* _Written instruction_: Pull out of the data below the stretch of lines bounded by the one containing "whole roll's box." and the one containing "GOLDEN_TURN = 0.618034", both bounds included, unchanged.

—————

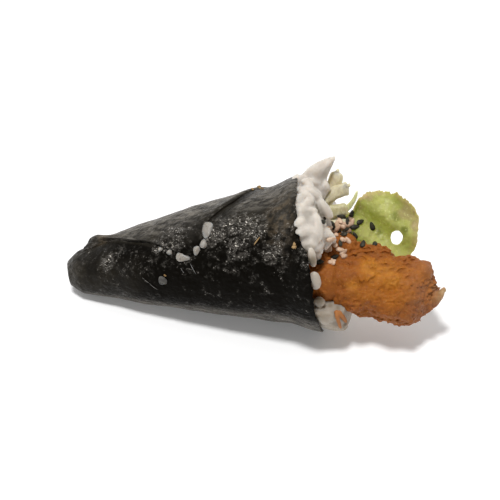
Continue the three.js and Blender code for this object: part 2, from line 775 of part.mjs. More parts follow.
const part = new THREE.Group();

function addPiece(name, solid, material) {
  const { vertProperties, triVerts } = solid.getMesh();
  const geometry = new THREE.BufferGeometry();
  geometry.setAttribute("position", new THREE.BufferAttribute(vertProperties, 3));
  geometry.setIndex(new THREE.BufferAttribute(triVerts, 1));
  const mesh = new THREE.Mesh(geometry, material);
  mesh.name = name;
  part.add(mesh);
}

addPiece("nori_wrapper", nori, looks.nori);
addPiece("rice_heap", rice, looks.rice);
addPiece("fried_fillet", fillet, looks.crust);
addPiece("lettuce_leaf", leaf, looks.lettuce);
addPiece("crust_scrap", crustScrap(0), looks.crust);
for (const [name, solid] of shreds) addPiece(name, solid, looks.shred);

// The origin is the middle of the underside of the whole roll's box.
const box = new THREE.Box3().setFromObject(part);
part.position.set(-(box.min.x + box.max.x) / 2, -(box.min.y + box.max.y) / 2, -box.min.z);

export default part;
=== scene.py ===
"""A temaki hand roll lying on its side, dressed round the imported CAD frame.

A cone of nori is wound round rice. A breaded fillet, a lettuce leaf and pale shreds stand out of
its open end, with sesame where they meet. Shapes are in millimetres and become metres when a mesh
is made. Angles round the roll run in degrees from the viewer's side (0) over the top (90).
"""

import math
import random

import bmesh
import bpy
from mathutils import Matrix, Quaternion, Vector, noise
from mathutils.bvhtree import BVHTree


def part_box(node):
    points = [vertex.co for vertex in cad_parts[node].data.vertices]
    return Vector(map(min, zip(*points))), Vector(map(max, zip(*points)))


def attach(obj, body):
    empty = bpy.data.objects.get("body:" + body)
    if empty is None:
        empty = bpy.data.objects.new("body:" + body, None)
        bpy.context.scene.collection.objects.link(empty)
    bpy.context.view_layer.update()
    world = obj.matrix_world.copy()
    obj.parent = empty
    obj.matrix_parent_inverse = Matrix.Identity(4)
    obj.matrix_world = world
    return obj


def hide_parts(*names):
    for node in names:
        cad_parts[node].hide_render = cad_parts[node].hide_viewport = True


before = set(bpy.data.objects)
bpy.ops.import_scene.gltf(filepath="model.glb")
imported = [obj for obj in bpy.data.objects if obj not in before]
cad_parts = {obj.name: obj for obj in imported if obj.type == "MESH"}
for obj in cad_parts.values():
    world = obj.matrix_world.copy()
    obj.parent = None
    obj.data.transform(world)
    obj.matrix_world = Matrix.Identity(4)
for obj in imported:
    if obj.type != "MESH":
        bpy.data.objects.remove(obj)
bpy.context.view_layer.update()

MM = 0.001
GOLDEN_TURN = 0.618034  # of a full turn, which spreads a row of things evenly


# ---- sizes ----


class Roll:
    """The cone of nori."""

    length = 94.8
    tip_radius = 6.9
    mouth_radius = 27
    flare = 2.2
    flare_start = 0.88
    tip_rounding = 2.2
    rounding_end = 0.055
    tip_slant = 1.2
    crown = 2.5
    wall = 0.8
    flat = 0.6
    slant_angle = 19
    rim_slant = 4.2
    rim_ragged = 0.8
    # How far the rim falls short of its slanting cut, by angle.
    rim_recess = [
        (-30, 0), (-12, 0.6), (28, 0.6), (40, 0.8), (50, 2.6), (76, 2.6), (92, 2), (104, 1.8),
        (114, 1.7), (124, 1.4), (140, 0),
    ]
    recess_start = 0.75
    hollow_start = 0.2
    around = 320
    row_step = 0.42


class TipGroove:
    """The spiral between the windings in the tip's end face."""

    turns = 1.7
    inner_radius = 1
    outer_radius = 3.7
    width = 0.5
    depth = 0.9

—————

* _Answer to this task_:
// The origin is the middle of the underside of the whole roll's box.
const box = new THREE.Box3().setFromObject(part);
part.position.set(-(box.min.x + box.max.x) / 2, -(box.min.y + box.max.y) / 2, -box.min.z);

export default part;
=== scene.py ===
"""A temaki hand roll lying on its side, dressed round the imported CAD frame.

A cone of nori is wound round rice. A breaded fillet, a lettuce leaf and pale shreds stand out of
its open end, with sesame where they meet. Shapes are in millimetres and become metres when a mesh
is made. Angles round the roll run in degrees from the viewer's side (0) over the top (90).
"""

import math
import random

import bmesh
import bpy
from mathutils import Matrix, Quaternion, Vector, noise
from mathutils.bvhtree import BVHTree


def part_box(node):
    points = [vertex.co for vertex in cad_parts[node].data.vertices]
    return Vector(map(min, zip(*points))), Vector(map(max, zip(*points)))


def attach(obj, body):
    empty = bpy.data.objects.get("body:" + body)
    if empty is None:
        empty = bpy.data.objects.new("body:" + body, None)
        bpy.context.scene.collection.objects.link(empty)
    bpy.context.view_layer.update()
    world = obj.matrix_world.copy()
    obj.parent = empty
    obj.matrix_parent_inverse = Matrix.Identity(4)
    obj.matrix_world = world
    return obj


def hide_parts(*names):
    for node in names:
        cad_parts[node].hide_render = cad_parts[node].hide_viewport = True


before = set(bpy.data.objects)
bpy.ops.import_scene.gltf(filepath="model.glb")
imported = [obj for obj in bpy.data.objects if obj not in before]
cad_parts = {obj.name: obj for obj in imported if obj.type == "MESH"}
for obj in cad_parts.values():
    world = obj.matrix_world.copy()
    obj.parent = None
    obj.data.transform(world)
    obj.matrix_world = Matrix.Identity(4)
for obj in imported:
    if obj.type != "MESH":
        bpy.data.objects.remove(obj)
bpy.context.view_layer.update()

MM = 0.001
GOLDEN_TURN = 0.618034  # of a full turn, which spreads a row of things evenly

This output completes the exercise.